**What the exercise asks**
Copy out all the data, word for word.

**Provided data**

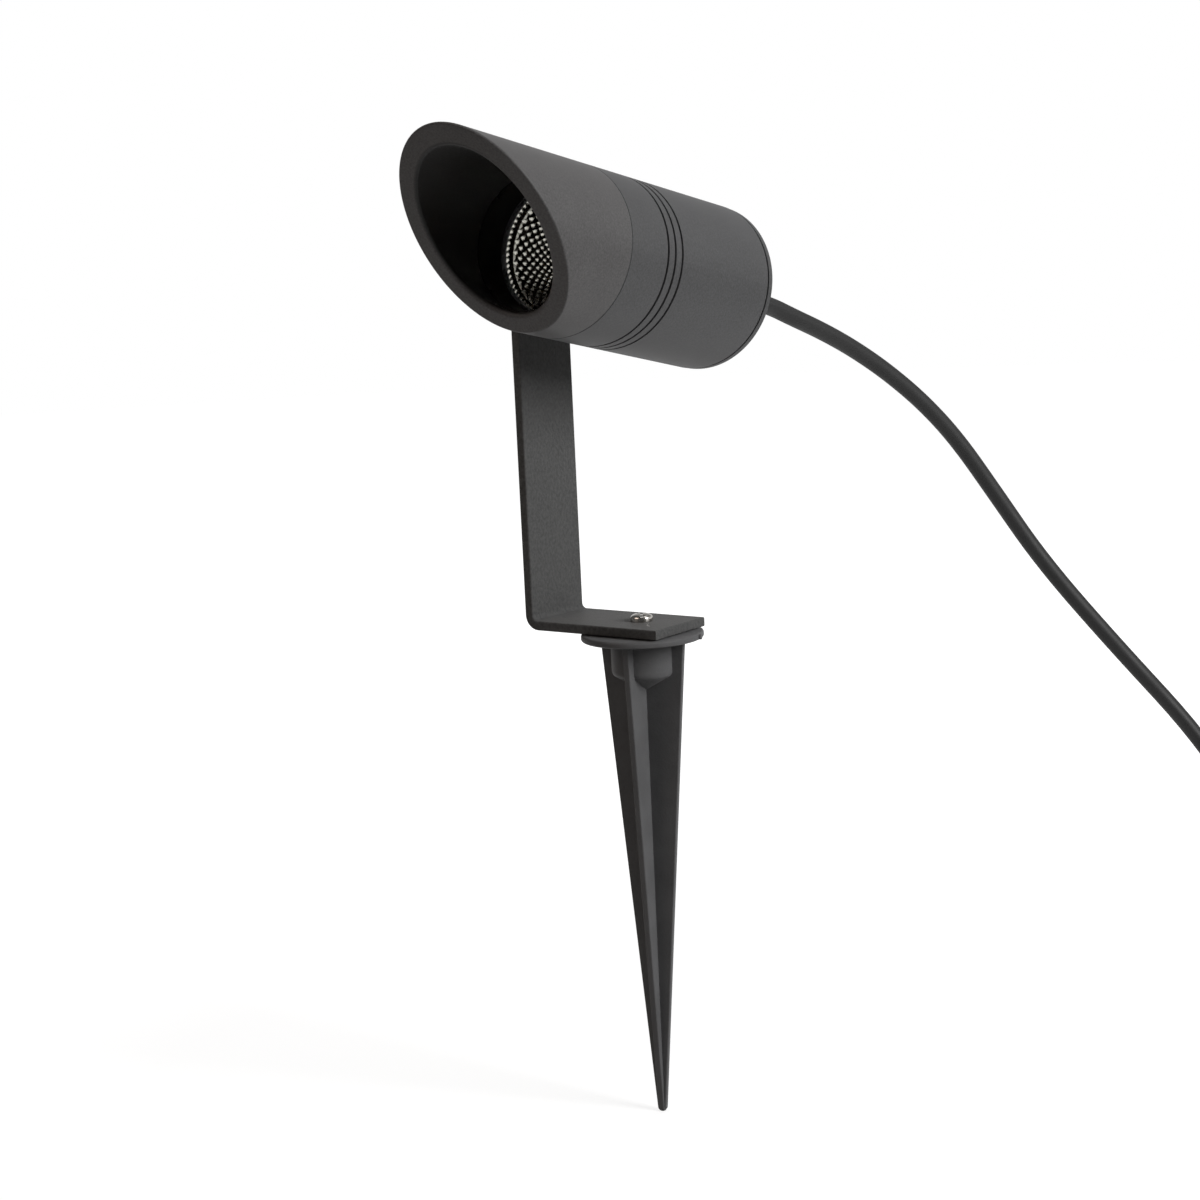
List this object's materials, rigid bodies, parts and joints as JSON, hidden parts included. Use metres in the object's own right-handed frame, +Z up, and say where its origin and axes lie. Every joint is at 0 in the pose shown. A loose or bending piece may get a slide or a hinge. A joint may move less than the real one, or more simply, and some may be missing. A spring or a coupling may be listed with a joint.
{
  "type": "garden spike light",
  "caption": "Cylindrical spotlight with a slanted glare cowl on an L-shaped bracket, swivelling on a cruciform ground spike, with a mains lead and moulded plug.",
  "frame": {"origin": "on the spike's axis at ground level, at the underside of the spike's flange", "axes": "+Z up along the spike, +X the way the bracket's foot points, -Y the way the lamp head looks"},
  "size_m": [0.3515, 0.425, 0.42],
  "materials": {
    "spike_plastic": "moulded, slightly satin",
    "bracket_coat": "fine-textured powder coat",
    "head_coat": "matt anthracite powder coat",
    "inner_coat": "matt black powder coat",
    "stainless": "bright stainless steel",
    "black_rubber": "matt rubber",
    "seal_silicone": "silicone",
    "lamp_glass": "clear toughened glass",
    "reflector_metal": "bright metallised facets",
    "board_white": "white solder mask",
    "emitter_yellow": "yellow phosphor",
    "black_plastic": "moulded",
    "white_plastic": "moulded",
    "pad_grey": "soft thermal pad",
    "wire_cover": "wire insulation",
    "gland_plastic": "moulded nylon",
    "plated_brass": "nickel-plated"
  },
  "bodies": {
    "spike": {"ground_spike": "spike_plastic", "foot_screw": "stainless"},
    "bracket": {"bracket": "bracket_coat", "lead_free": "black_rubber", "lead_coil": "black_rubber", "lead_tail": "black_rubber", "plug_body": "black_rubber", "plug_pins": "plated_brass", "plug_earth_strips": "plated_brass", "plug_relief": "black_rubber"},
    "head": {"pivot_spacer": "inner_coat", "pivot_washer": "stainless", "pivot_spring_washer": "stainless", "pivot_screw": "stainless", "head_body": "head_coat", "cowl_seal": "seal_silicone", "cowl": "head_coat", "glass_gasket": "seal_silicone", "front_glass": "lamp_glass", "glass_ring": "inner_coat", "reflector": "reflector_metal", "thermal_pad": "pad_grey", "led_board": "board_white", "led_emitter": "emitter_yellow", "led_holder": "black_plastic", "holder_screws": "stainless", "driver": "white_plastic", "driver_pad": "pad_grey", "terminal_block": "white_plastic", "supply_wires": "wire_cover", "led_wires": "wire_cover", "cap_gasket": "seal_silicone", "rear_cap": "head_coat", "cap_screws": "stainless", "gland_body": "gland_plastic", "gland_seal": "black_rubber", "gland_nut": "gland_plastic", "gland_locknut": "gland_plastic", "lead_inlet": "black_rubber"}
  },
  "joints": [
    {"name": "bracket_swivel", "type": "hinge", "parent": "spike", "child": "bracket", "pos_m": [0, 0, 0], "axis": [0, 0, 1], "range_deg": [-180, 180]},
    {"name": "head_tilt", "type": "hinge", "parent": "bracket", "child": "head", "pos_m": [0, 0, 0.15375], "axis": [-1, 0, 0], "range_deg": [-57, 78], "deforming": ["lead_free"]}
  ]
}
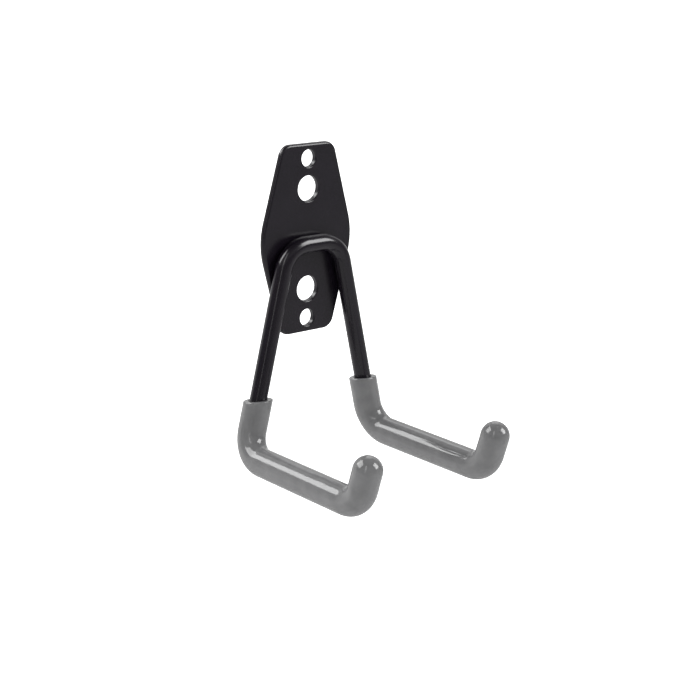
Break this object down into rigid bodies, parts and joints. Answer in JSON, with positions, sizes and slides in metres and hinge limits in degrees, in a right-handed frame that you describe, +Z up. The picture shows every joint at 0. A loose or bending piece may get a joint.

**Reply**
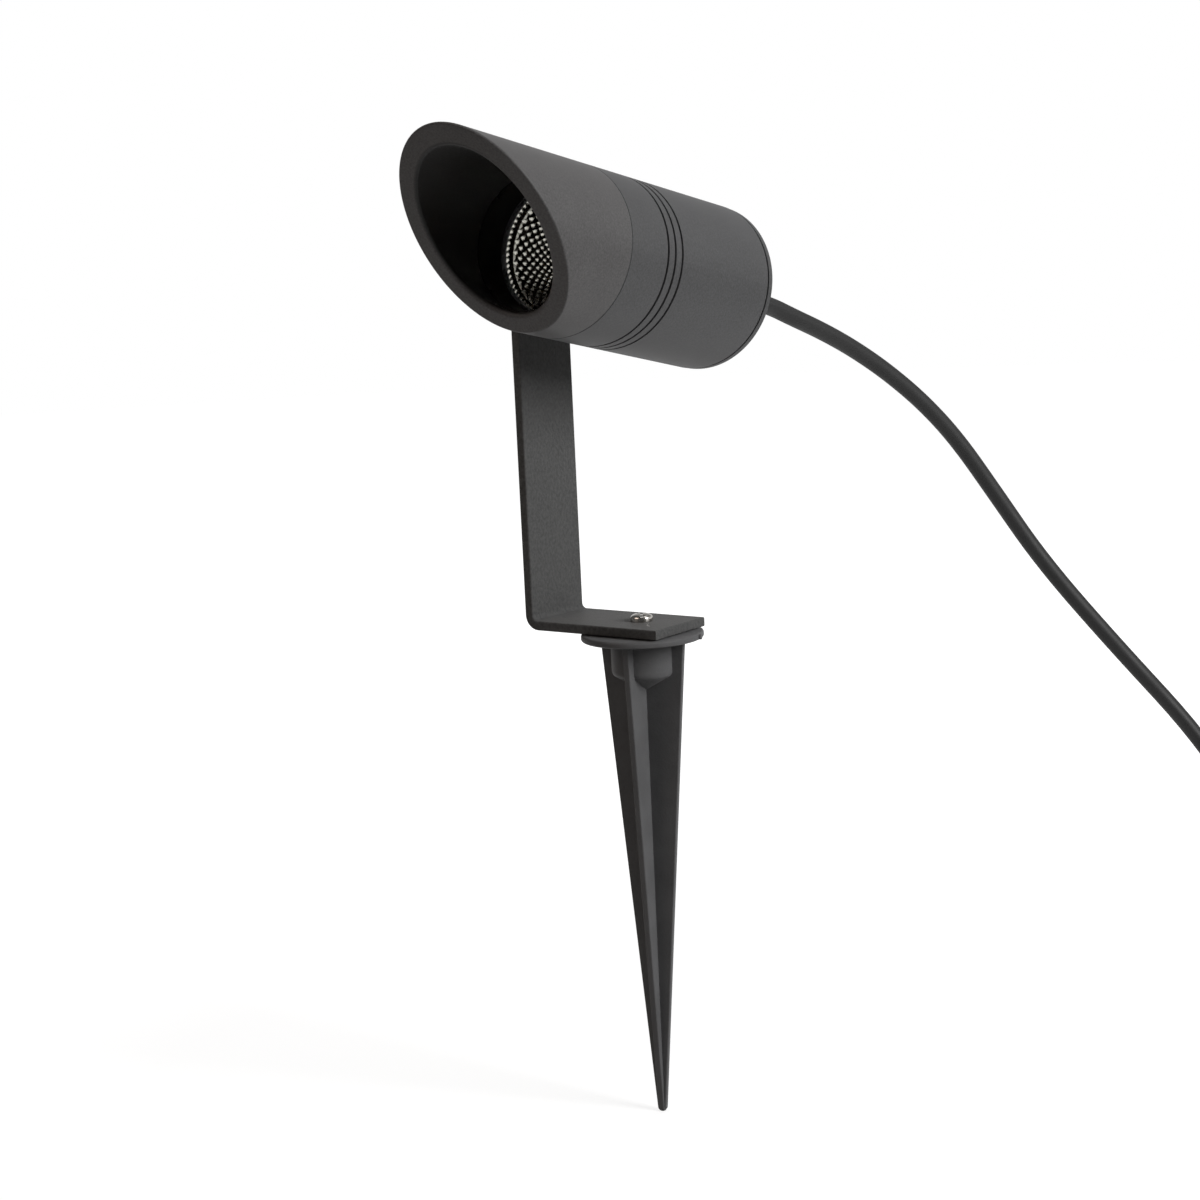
List this object's materials, rigid bodies, parts and joints as JSON, hidden parts included. Use metres in the object's own right-handed frame, +Z up, and say where its origin and axes lie. Every joint is at 0 in the pose shown. A loose or bending piece may get a slide or a hinge. A joint may move less than the real one, or more simply, and some may be missing. A spring or a coupling may be listed with a joint.
{
  "type": "garden spike light",
  "caption": "Cylindrical spotlight with a slanted glare cowl on an L-shaped bracket, swivelling on a cruciform ground spike, with a mains lead and moulded plug.",
  "frame": {"origin": "on the spike's axis at ground level, at the underside of the spike's flange", "axes": "+Z up along the spike, +X the way the bracket's foot points, -Y the way the lamp head looks"},
  "size_m": [0.3515, 0.425, 0.42],
  "materials": {
    "spike_plastic": "moulded, slightly satin",
    "bracket_coat": "fine-textured powder coat",
    "head_coat": "matt anthracite powder coat",
    "inner_coat": "matt black powder coat",
    "stainless": "bright stainless steel",
    "black_rubber": "matt rubber",
    "seal_silicone": "silicone",
    "lamp_glass": "clear toughened glass",
    "reflector_metal": "bright metallised facets",
    "board_white": "white solder mask",
    "emitter_yellow": "yellow phosphor",
    "black_plastic": "moulded",
    "white_plastic": "moulded",
    "pad_grey": "soft thermal pad",
    "wire_cover": "wire insulation",
    "gland_plastic": "moulded nylon",
    "plated_brass": "nickel-plated"
  },
  "bodies": {
    "spike": {"ground_spike": "spike_plastic", "foot_screw": "stainless"},
    "bracket": {"bracket": "bracket_coat", "lead_free": "black_rubber", "lead_coil": "black_rubber", "lead_tail": "black_rubber", "plug_body": "black_rubber", "plug_pins": "plated_brass", "plug_earth_strips": "plated_brass", "plug_relief": "black_rubber"},
    "head": {"pivot_spacer": "inner_coat", "pivot_washer": "stainless", "pivot_spring_washer": "stainless", "pivot_screw": "stainless", "head_body": "head_coat", "cowl_seal": "seal_silicone", "cowl": "head_coat", "glass_gasket": "seal_silicone", "front_glass": "lamp_glass", "glass_ring": "inner_coat", "reflector": "reflector_metal", "thermal_pad": "pad_grey", "led_board": "board_white", "led_emitter": "emitter_yellow", "led_holder": "black_plastic", "holder_screws": "stainless", "driver": "white_plastic", "driver_pad": "pad_grey", "terminal_block": "white_plastic", "supply_wires": "wire_cover", "led_wires": "wire_cover", "cap_gasket": "seal_silicone", "rear_cap": "head_coat", "cap_screws": "stainless", "gland_body": "gland_plastic", "gland_seal": "black_rubber", "gland_nut": "gland_plastic", "gland_locknut": "gland_plastic", "lead_inlet": "black_rubber"}
  },
  "joints": [
    {"name": "bracket_swivel", "type": "hinge", "parent": "spike", "child": "bracket", "pos_m": [0, 0, 0], "axis": [0, 0, 1], "range_deg": [-180, 180]},
    {"name": "head_tilt", "type": "hinge", "parent": "bracket", "child": "head", "pos_m": [0, 0, 0.15375], "axis": [-1, 0, 0], "range_deg": [-57, 78], "deforming": ["lead_free"]}
  ]
}
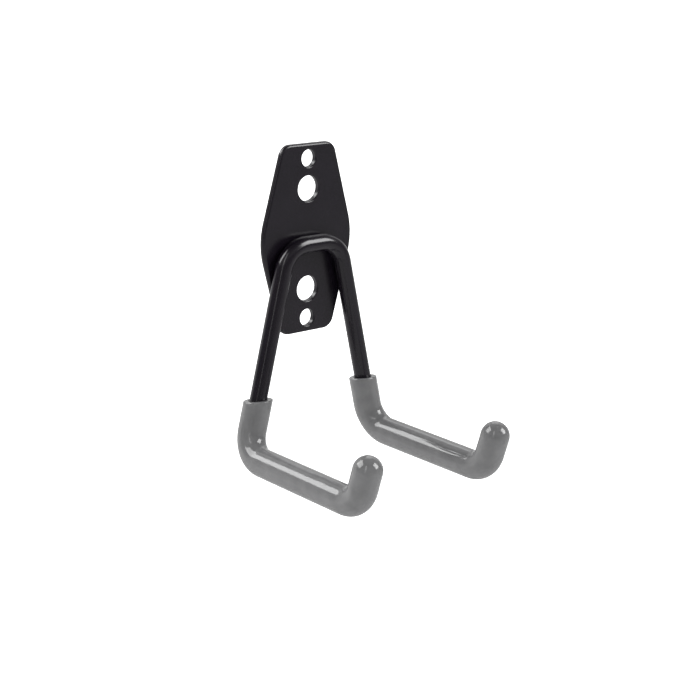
Break this object down into rigid bodies, parts and joints. Answer in JSON, with positions, sizes and slides in metres and hinge limits in degrees, in a right-handed frame that you describe, +Z up. The picture shows every joint at 0. A loose or bending piece may get a joint.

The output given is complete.